======== Source excerpt
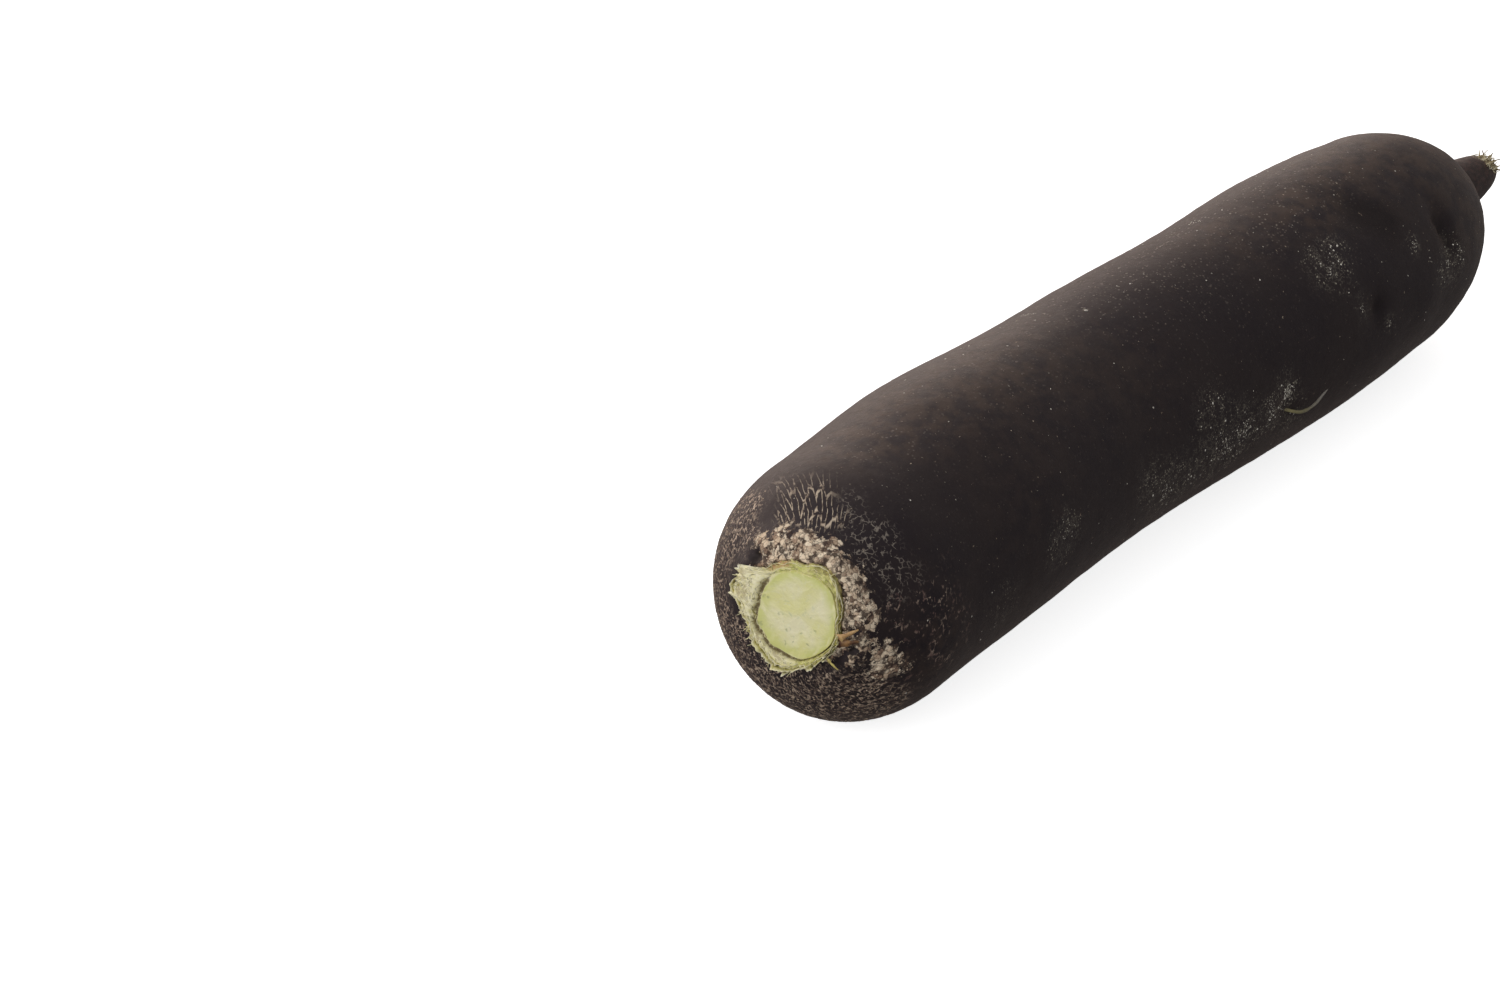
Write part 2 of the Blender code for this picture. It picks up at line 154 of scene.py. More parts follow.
# Every kind of mark, by the name that the skin's material reads.
# Dashes are reddish tan and fade out beyond the crust. Shades are hollows that stay dark inside the sheen
MARKS = {
    "pit": PITS,
    "scuff": SCUFFS,
    "dusty": DUSTY,
    "grey_net": (
        (14.6, 25, 3.5, 1.0), (15.3, 37, 3.5, 1.0), (15.2, 49, 3.5, 1.0), (12.7, 40, 3.0, 0.9),
        (19.0, 14, 3.5, 0.6), (19.0, 60, 4.0, 0.5), (13.0, 62, 3.5, 0.6), (18.0, 36, 4.0, 0.6),
    ),
    "fissure": (
        (12.6, 0, 3.8, 1.0), (11.0, -8, 3.4, 0.9), (12.0, 10, 3.4, 1.0), (16.5, -15, 3.8, 0.5),
        (17.5, 1, 3.8, 0.55), (18.1, -26, 4.0, 0.28), (14.5, 17, 2.6, 0.6), (21.0, -6, 4.0, 0.22),
    ),
    "dashes": (
        (13.6, 78, 4.5, 0.9), (18.5, 71, 4.5, 0.75), (18.8, 90, 5.0, 0.8), (24.7, 74, 4.5, 0.6),
        (25.0, 88, 5.0, 0.75), (30.0, 90, 4.5, 0.5), (21.8, 101, 5.0, 0.7), (29.0, 62, 4.0, 0.35),
        (30.0, 104, 5.0, 0.35), (16.0, 112, 5.0, 0.6), (12.0, 68, 3.0, 0.7), (22.0, 118, 5.0, 0.35),
    ),
    # Tan-brown patches: partly the skin's own colour, partly painted highlight on the upper side where the
    # sheen falls
    "warm_and_highlight": (
        (191, 13, 9, 1.0), (170, 2, 12, 0.8), (197, 17, 6, 0.7), (245, 70, 12, 0.8), (232, 15, 16, 0.8),
        (212, 5, 12, 0.9), (34, -8, 9, 1.0), (47, -3, 11, 1.0), (61, 2, 12, 0.9), (77, 5, 12, 0.5),
        (20, 95, 12, 0.6), (60, 60, 18, 0.3), (110, 40, 16, 0.3), (258, 120, 14, 0.7), (90, 5, 18, 0.6),
        (243, 5, 12, 0.9), (256, 25, 11, 0.8), (262, 60, 8, 0.6), (262, -20, 10, 0.6),
    ),
    "shade": (
        (203, 33, 6.5, 1.0), (209, 43, 5.0, 0.9), (226, 60, 3.2, 0.9), (227, 72, 3.0, 0.9),
        (193, 77, 3.5, 0.8),
    ),
    "beige": (
        (6.9, 19, 1.6, 1.0), (8.0, 35, 1.9, 1.0), (8.9, 48, 1.4, 0.8), (8.0, 62, 1.4, 0.6),
        (6.9, 80, 1.3, 0.5),
    ),
    "torn_tip": (
        (281.6, 18, 1.6, 0.9), (281.2, 34, 1.3, 0.8), (279.6, 6, 1.4, 0.6), (282.5, 26, 1.6, 0.8),
    ),
}
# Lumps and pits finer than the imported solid: (along, around in degrees, reach, height) in mm
RELIEF = (
    (4.3, -23.5, 1.5, -1.2), (7.0, 19, 1.5, 0.7), (8.0, 35, 1.7, 0.8), (8.8, 50, 1.4, 0.5),
    (7.6, 64, 1.5, 0.6), (6.6, 82, 1.5, 0.4), (5.4, 86, 1.2, -0.8), (9.5, 93, 2.0, 0.4),
    (5.9, -2, 1.8, 0.5), (4.9, -14, 1.4, 0.4), (155.5, 98, 2.2, -0.5), (193, 77, 1.8, -0.6),
    (195, 84, 1.4, 0.4), (225.5, 56, 1.3, -0.5), (226.5, 63, 1.3, -0.6), (227.5, 70, 1.3, -0.5),
    (92, -80, 2.4, -0.5), (187, -97, 2.4, -0.5),
)
# Lumps of the crust, and noise over the whole skin: sizes and heights
LARGE_LUMP, LARGE_LUMP_HEIGHT = 0.0019, 0.00042
SMALL_LUMP, SMALL_LUMP_HEIGHT = 0.0009, 0.00020
LUMP_REACH = 0.75
CRUST_HEIGHT = 0.00022
GRAIN_HEIGHT = 0.00020
WAVE_SIZE, WAVE_HEIGHT = 0.009, 0.00010
RIPPLE_SIZE, RIPPLE_HEIGHT = 0.0022, 0.00005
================
Prompt
Check every line of the data above for the string "Lumps", and copy those that have it.

Answer for the task
# Lumps and pits finer than the imported solid: (along, around in degrees, reach, height) in mm
# Lumps of the crust, and noise over the whole skin: sizes and heights